11.COMMITMENTS AND CONTINGENCIES:

 

Legal Matters

 

The Company is involved in various claims and legal proceedings. Management routinely assesses the likelihood of adverse judgments or outcomes to these matters, as well as ranges of probable losses, to the extent losses are reasonably estimable. The Company records accruals for these matters to the extent that management concludes a loss is probable and the financial impact, should an adverse outcome occur, is reasonably estimable. These accruals are reflected in the Company’s consolidated financial statements.
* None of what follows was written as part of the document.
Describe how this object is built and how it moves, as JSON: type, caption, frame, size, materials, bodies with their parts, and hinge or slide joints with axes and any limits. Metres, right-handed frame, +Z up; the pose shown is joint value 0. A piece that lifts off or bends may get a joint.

In management’s opinion, the Company has made appropriate and adequate accruals for these matters and management believes the probability of a material loss beyond the amounts accrued to be remote.  However, the ultimate liability for these matters is uncertain, and if accruals are not adequate, an adverse outcome could have a material effect on the Company’s consolidated financial condition or results of operations.  The Company maintains insurance coverage above certain limits.  There are currently no matters pending against the Company or its subsidiaries for which the potential exposure is considered material to the Company’s consolidated financial statements.

 

Commitments

 

The Company leases data processing equipment, office furniture and equipment, land and office space under noncancellable operating leases.  The Company has a future commitment for lease payments over the next 24 years of $83.5 million.

 

Total rental expense on operating leases was $17.1 million, $14.7 million and $16.3 million for the fiscal years ended March 31, 2016, 2015 and 2014, respectively.  Future minimum lease payments under all noncancellable operating leases for the five years ending March 31, 2021, are as follows: 2017, $15.5 million; 2018, $12.6 million; 2019, $11.1 million; 2020, $10.1 million; and 2021, $9.6 million.

 

In connection with the disposal of certain assets, the Company guaranteed a lease for the buyer of the assets.  This guarantee was made by the Company primarily to facilitate favorable financing terms for the third party.  Should the third party default, the Company would be required to perform under this guarantee.  At March 31, 2016 the Company’s maximum potential future payments under this guarantee were $0.5 million.